ADAB BUTUH KETELADANAN

بسم الله الرحمن الرحيم
Sadarkah kita? Adab adalah ruh dari ilmu. Tanpanya, ilmu kehilangan cahayanya, nasihat kehilangan maknanya, dan hubungan antar manusia kehilangan kehangatannya.
Kita hidup di zaman di mana banyak orang pandai berbicara tentang adab, namun apakah banyak yang bisa menjaganya? Padahal, adab tidak cukup diajarkan lewat kata-kata. Ia bisa tumbuh melalui keteladanan yang nyata.

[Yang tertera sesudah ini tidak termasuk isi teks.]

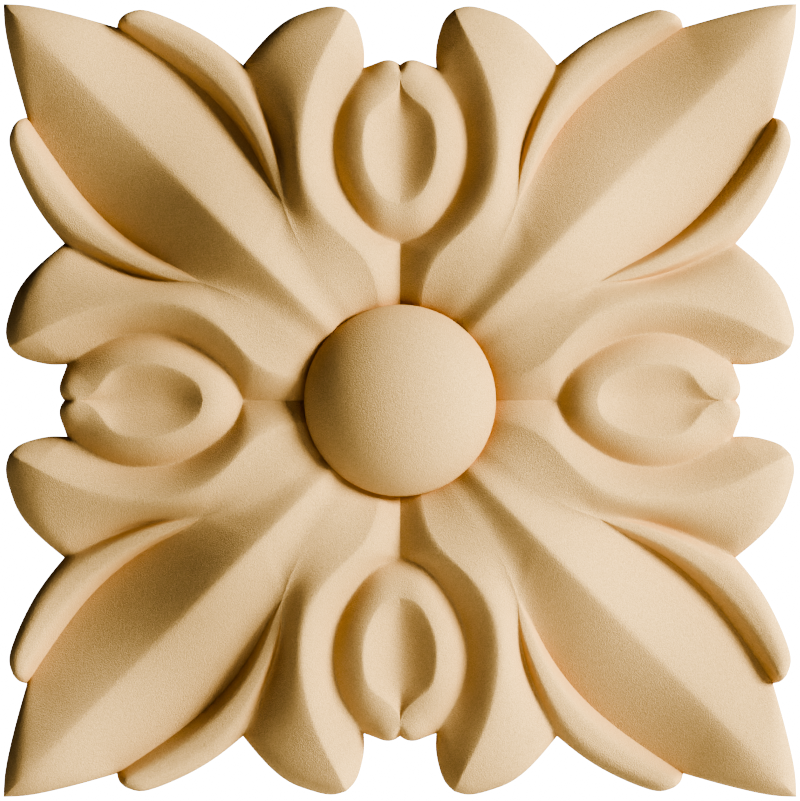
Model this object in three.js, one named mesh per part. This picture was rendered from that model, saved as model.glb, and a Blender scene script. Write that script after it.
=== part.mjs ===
import * as THREE from 'three';
import { mergeVertices } from 'three/addons/utils/BufferGeometryUtils.js';

// Square leaf rosette, pressed in one piece with a flat back, standing against a wall.
// Millimetres, +Z up. The back lies on y = 0, the carved face looks along -Y,
// and the origin is the middle of the back.

// Driving dimensions
const width = 100; // across the square, leaf tip to leaf tip
const reliefDepth = 10; // height that counts as 100 percent in the feature lines
const webThickness = 2.5; // solid material behind the level of 0 percent
const domeDiameter = 24.2;
const domeSphere = 28; // the dome is the top of a ball this wide, pressed flatter
const domeCrown = 11.1; // height of the pressed ball's top above its middle
const domeRise = 2; // top of the dome above the level of 100 percent
const dipDepth = 1.6; // the carving sinks by this much where it meets the dome
const dipReach = 2.8; // and recovers over this distance

// Fineness of the dome, from its rim to its top
const domeRings = 6;

// Directions in which feature lines leave the dome, in degrees from the upright axis
const valleyDirection = 0;
const lobeDirection = 13.3;
const rootDirection = 31.4;
const keelDirection = 45;

// The carving is drawn for one eighth of the face, between the upright axis and the
// diagonal, and repeated around the centre. A point is [across, up, height]: across and
// up in percent of the half width, height in percent of the relief depth.
const percent = 0.01;
const halfWidth = width / 2;
const domeRadius = domeDiameter / 2;

function domeRim(direction, height) {
  const angle = THREE.MathUtils.degToRad(direction);
  const reach = domeRadius / halfWidth / percent;
  return [reach * Math.sin(angle), reach * Math.cos(angle), height];
}

function onDiagonal(stations) {
  return stations.map(([reach, height]) => [reach, reach, height]);
}

function onAxis(stations) {
  return stations.map(([reach, height]) => [0, reach, height]);
}

// Points where feature lines meet
const leafTip = [100, 100, 29];
const fork = [29.7, 50.2, 62]; // leaf, crescent lobe and wide lobe part here
const slitMouth = [71.4, 94.1, 6];
const crescentTip = [69.2, 97.6, 29];
const notch = [39.6, 84.7, 19]; // crescent lobe meets wide lobe at the outline
const lobeTip = [13.6, 98.6, 37];
const flankFoot = [9.1, 84, 30]; // wide lobe meets the eye at the outline
const eyeFoot = [0, 39.6, 48];
const eyeInner = [0, 49.7, 70];
const eyeOuter = [0, 81, 46];
const cleft = [0, 84.7, 29];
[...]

Adab merupakan warisan dari hati yang bersih, bukan sekedar dari lisan yang fasih. Ia terlihat dalam cara seseorang memperlakukan gurunya, dalam bagaimana ia menghormati orang tuanya, dan dalam bagaimana ia memaklumi saudaranya tatkala berselisih.
Oleh karena itu, serial tulisan ini ingin mengajak kita semua untuk menatap cermin, bukan untuk mencari siapa yang kurang beradab, akan tetapi untuk introspeksi dan memperbaiki diri agar rantai keteladanan itu tidak putus di tangan kita.
Sanggupkah kita bersikap rendah hati untuk terus memperbaikinya?
Adab Menular Melalui Keteladanan
Adab tak sekedar teori atau wawasan belaka, namun ia hidup melalui contoh. Keteladanan merupakan cara yang paling kuat untuk menanamkan adab ke dalam hati seseorang.
Seorang anak akan belajar menghormati orang tua tak sebatas dari panjangnya nasehat sang ayah, namun dari bagaimana sang ayah tersebut memperlakukan kakek neneknya.
Adik akan belajar menghormati kakaknya bukan karena takut, namun karena melihat sang kakak sabar saat dinasihati.
Demikian pula seorang murid, ia belajar beradab kepada gurunya dengan melihat bagaimana sang guru beradab kepada gurunya sendiri.
Itulah rantai emas adab. Apabila satu mata rantainya putus, maka goyahlah kesinambungan akhlak di generasi berikutnya.
Maka sungguh betapa penting arti sebuah keteladanan. Sebab sosok figur terkhusus lagi figur umat apabila tidak bisa menjaga adab, berarti ia sedang memutus rantai itu dengan tangannya sendiri. Seorang guru bisa saja berbicara panjang lebar tentang akhlak, namun yang sampai ke hati muridnya adalah perlawanan terhadap apa yang diucapkan oleh sang guru.
Al-Imam Malik bin Anas rahimahullah pernah berkata:
تَعَلَّمِ الأَدَبَ قَبْلَ أَنْ تَتَعَلَّمَ العِلْمَ
“Pelajarilah adab sebelum engkau belajar ilmu.” (Abu Nu’aim dalam Hilyatul Auliya’, jilid 6, hal. 330)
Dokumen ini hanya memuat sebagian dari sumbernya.